6 L' article 6 du règlement n 857/84, précité, prévoit toutefois qu' une quantité de référence est également attribuée aux producteurs qui ont effectué des ventes directes, ce qui implique qu' un seul et même producteur peut bénéficier de deux quantités de référence, l' une au titre de ses livraisons en laiterie et l' autre au titre de ses ventes au consommateur . L' article 6 bis du règlement n 857/84, ajouté à ce règlement par le règlement modificatif ( CEE ) n 590/85 du Conseil, du 26 février
1985 ( JO L 68, p . 1 ), prévoit que les producteurs disposant ainsi de deux quantités de référence "obtiennent sur leur demande, pour faire face à une modification de leurs besoins de commercialisation, une augmentation de l' une des deux quantités de référence à l' intérieur d' une période de douze mois . Cette augmentation est subordonnée à une réduction du même montant de l' autre quantité de référence, pendant la même période de douze mois ".

7 Les modalités d' application du régime de prélèvement supplémentaire sur le lait, visé à l' article 5 quater du règlement n 804/68, précité, ont été fixées par le règlement ( CEE ) n 1546/88 de la Commission, du 3 juin 1988 ( JO L 139, p . 12 ).
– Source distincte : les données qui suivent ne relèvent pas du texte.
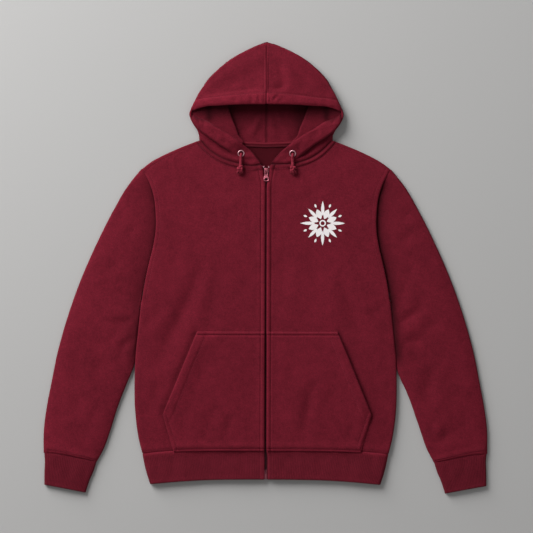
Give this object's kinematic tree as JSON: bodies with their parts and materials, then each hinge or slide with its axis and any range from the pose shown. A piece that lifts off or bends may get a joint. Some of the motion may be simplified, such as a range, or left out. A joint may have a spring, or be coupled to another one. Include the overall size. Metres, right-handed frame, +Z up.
{
  "type": "zip up hoodie",
  "caption": "Laid-flat zip-up hooded sweatshirt with a drawstring, front pockets, ribbed cuffs and hem band, and a zip whose pull tab turns.",
  "frame": {"origin": "on the surface the garment lies on, under the middle of the back panel, on the centre line", "axes": "+X towards the wearer's left side, +Y from the hem up to the top of the hood, +Z up from the surface, out of the front panels"},
  "size_m": [0.888, 0.9009, 0.0268],
  "materials": {
    "burgundy_fleece": "soft brushed sweatshirt fleece",
    "burgundy_rib": "knitted rib",
    "burgundy_tape": "flat woven tape",
    "zip_chain_metal": "dark tinted zip teeth",
    "tinted_metal": "pinkish tinted metal, satin",
    "burgundy_cord": "round braided cord"
  },
  "bodies": {
    "garment": {"back": "burgundy_fleece", "front_left": "burgundy_fleece", "front_right": "burgundy_fleece", "sleeve_left": "burgundy_fleece", "sleeve_right": "burgundy_fleece", "cuff_left": "burgundy_rib", "cuff_right": "burgundy_rib", "hem_band": "burgundy_rib", "hood_left": "burgundy_fleece", "hood_right": "burgundy_fleece", "neck_tape": "burgundy_tape", "pocket_left": "burgundy_fleece", "pocket_right": "burgundy_fleece", "zip_tape_left": "burgundy_tape", "zip_tape_right": "burgundy_tape", "zip_chain": "zip_chain_metal", "zip_box": "tinted_metal", "zip_slider": "tinted_metal", "zip_stop_left": "tinted_metal", "zip_stop_right": "tinted_metal", "eyelet_left": "tinted_metal", "eyelet_right": "tinted_metal", "cord_left": "burgundy_cord", "cord_right": "burgundy_cord", "knot_left": "burgundy_cord", "knot_right": "burgundy_cord", "cord_end_left": "burgundy_cord", "cord_end_right": "burgundy_cord"},
    "pull_tab": {"zip_pull": "tinted_metal"}
  },
  "joints": [
    {"name": "pull_tab_turn", "type": "hinge", "parent": "garment", "child": "pull_tab", "pos_m": [0, 0.195, 0.0093], "axis": [-1, 0, 0], "range_deg": [0, 175]}
  ]
}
L' article 5, paragraphe 5, de ce règlement dispose en substance que les producteurs, qui ont obtenu une quantité de référence au titre de leurs ventes directes et qui cessent, totalement ou partiellement, celles-ci, "peuvent livrer leur lait et leurs
produits laitiers à un acheteur ..., à condition que l' État membre soit en mesure de leur octroyer une quantité de référence dans la limite de la quantité garantie ". Le règlement n 1546/88 comporte en outre, en son article 12, des règles relatives au calcul du taux moyen de matières grasses du lait, servant de base au calcul du prélèvement supplémentaire .

Sur le premier moyen

8 Par le premier moyen, la République française reproche à la Commission d' avoir fait une application incorrecte de l' article 6 bis du règlement n 857/84, précité, tel que modifié, en retenant, dans la décision attaquée, un dépassement à concurrence de 5 192 tonnes de lait de la quantité garantie, résultant de transferts entre quantités de référence au titre de ventes directes et quantités de référence au titre de livraisons en laiterie, dans le chef de producteurs qui n' avaient pas, au cours de
la campagne en cause, réalisé à la fois des ventes directes et des livraisons en laiterie .
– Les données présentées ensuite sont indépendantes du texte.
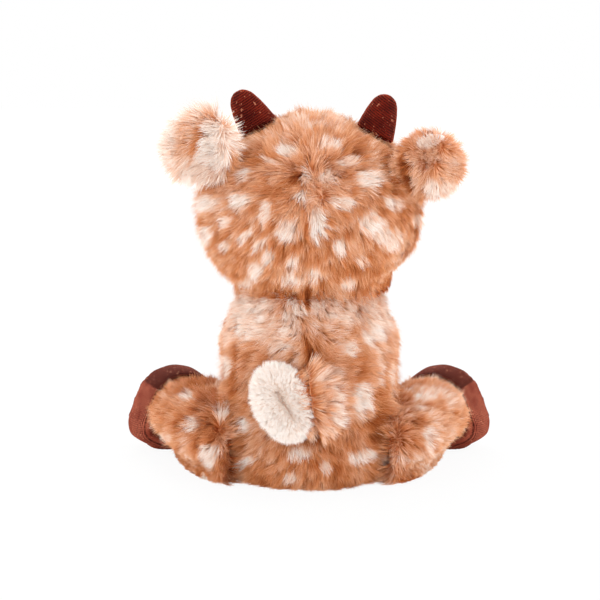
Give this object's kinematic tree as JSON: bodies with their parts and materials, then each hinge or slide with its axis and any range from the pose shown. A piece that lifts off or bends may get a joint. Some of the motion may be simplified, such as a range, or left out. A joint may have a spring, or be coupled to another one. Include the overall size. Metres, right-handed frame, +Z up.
{
  "type": "plush deer",
  "caption": "Sitting plush fawn with long spotted fur, velvet horns and hooves, round ears and a short tail; its head, legs, ears and tail flex at their seams.",
  "frame": {"origin": "middle of the body's flat seat, on the surface that the toy sits on", "axes": "+Z up, -Y the way the deer faces, +X to the deer's own left"},
  "size_m": [0.1908, 0.1347, 0.2009],
  "materials": {
    "spotted_fur": "matte",
    "cream_plush": "matte",
    "white_plush": "matte",
    "red_brown_velvet": "matte",
    "dark_plastic": "gloss",
    "washer_plastic": "matte",
    "polyester_fill": "matte",
    "bead_pouch": "matte"
  },
  "bodies": {
    "torso": {"body_cover": "spotted_fur", "body_filling": "polyester_fill", "bead_pouch": "bead_pouch"},
    "head": {"head_cover": "spotted_fur", "head_filling": "polyester_fill", "muzzle_cover": "cream_plush", "muzzle_filling": "polyester_fill", "nose": "dark_plastic", "nose_washer": "washer_plastic", "eye_left": "dark_plastic", "eye_washer_left": "washer_plastic", "eye_right": "dark_plastic", "eye_washer_right": "washer_plastic", "horn_cover_left": "red_brown_velvet", "horn_filling_left": "polyester_fill", "horn_cover_right": "red_brown_velvet", "horn_filling_right": "polyester_fill"},
    "tail": {"tail_outer": "spotted_fur", "tail_lining": "white_plush", "tail_filling": "polyester_fill"},
    "ear_left": {"ear_back_left": "spotted_fur", "ear_lining_left": "cream_plush", "ear_wadding_left": "polyester_fill"},
    "front_leg_left": {"front_leg_cover_left": "spotted_fur", "front_leg_hoof_left": "red_brown_velvet", "front_leg_sole_left": "red_brown_velvet", "front_leg_filling_left": "polyester_fill"},
    "hind_leg_left": {"hind_leg_cover_left": "spotted_fur", "hind_leg_hoof_left": "red_brown_velvet", "hind_leg_sole_left": "red_brown_velvet", "hind_leg_filling_left": "polyester_fill"},
    "ear_right": {"ear_back_right": "spotted_fur", "ear_lining_right": "cream_plush", "ear_wadding_right": "polyester_fill"},
    "front_leg_right": {"front_leg_cover_right": "spotted_fur", "front_leg_hoof_right": "red_brown_velvet", "front_leg_sole_right": "red_brown_velvet", "front_leg_filling_right": "polyester_fill"},
    "hind_leg_right": {"hind_leg_cover_right": "spotted_fur", "hind_leg_hoof_right": "red_brown_velvet", "hind_leg_sole_right": "red_brown_velvet", "hind_leg_filling_right": "polyester_fill"}
  },
  "joints": [
    {"name": "neck_turn", "type": "hinge", "parent": "torso", "child": "head", "pos_m": [0.0005, 0, 0.099], "axis": [0, 0, 1], "range_deg": [-30, 30], "stiffness_Nm_per_rad": 0.06},
    {"name": "tail_lift", "type": "hinge", "parent": "torso", "child": "tail", "pos_m": [0.0035, 0.04504, 0.067], "axis": [1, 0, 0], "range_deg": [0, 55], "stiffness_Nm_per_rad": 0.01},
    {"name": "ear_left_flap", "type": "hinge", "parent": "head", "child": "ear_left", "pos_m": [0.04079, 0.02354, 0.16736], "axis": [-0.5379, 0.2735, 0.7974], "range_deg": [-20, 20], "stiffness_Nm_per_rad": 0.008},
    {"name": "front_leg_left_lift", "type": "hinge", "parent": "torso", "child": "front_leg_left", "pos_m": [0.04245, -0.01715, 0.078], "axis": [-1, 0, 0], "range_deg": [0, 60], "stiffness_Nm_per_rad": 0.03},
    {"name": "hind_leg_left_swing", "type": "hinge", "parent": "torso", "child": "hind_leg_left", "pos_m": [0.0415, 0.011, 0.0215], "axis": [-1, 0, 0], "range_deg": [0, 15], "stiffness_Nm_per_rad": 0.06},
    {"name": "ear_right_flap", "type": "hinge", "parent": "head", "child": "ear_right", "pos_m": [-0.04943, 0.02354, 0.16139], "axis": [-0.4277, -0.285, -0.8578], "range_deg": [-20, 20], "stiffness_Nm_per_rad": 0.008},
    {"name": "front_leg_right_lift", "type": "hinge", "parent": "torso", "child": "front_leg_right", "pos_m": [-0.04245, -0.01715, 0.078], "axis": [-1, 0, 0], "range_deg": [0, 60], "stiffness_Nm_per_rad": 0.03},
    {"name": "hind_leg_right_swing", "type": "hinge", "parent": "torso", "child": "hind_leg_right", "pos_m": [-0.0415, 0.011, 0.0215], "axis": [-1, 0, 0], "range_deg": [0, 15], "stiffness_Nm_per_rad": 0.06}
  ]
}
9 Le gouvernement français précise à cet égard que l' article 6 bis, précité, régit les transferts provisoires entre quantités de référence au titre de ventes directes et celles au titre de livraisons en laiterie . Il permet ainsi à un producteur disposant de deux quantités de référence de déplacer, pour une campagne donnée, tout ou partie de ces quantités d' une activité à l' autre, étant entendu que cette autorisation devient caduque à la fin de chaque campagne . En revanche, lorsqu' un producteur
cesse définitivement son activité de ventes directes, sa quantité de référence au titre de cette activité retombe, conformément à l' article 5, paragraphe 5, du règlement n 1546/88, précité, dans la réserve nationale et il ne peut être doté, le cas échéant, que d' une nouvelle quantité de référence déduite de la réserve nationale, au titre de ses livraisons en laiterie .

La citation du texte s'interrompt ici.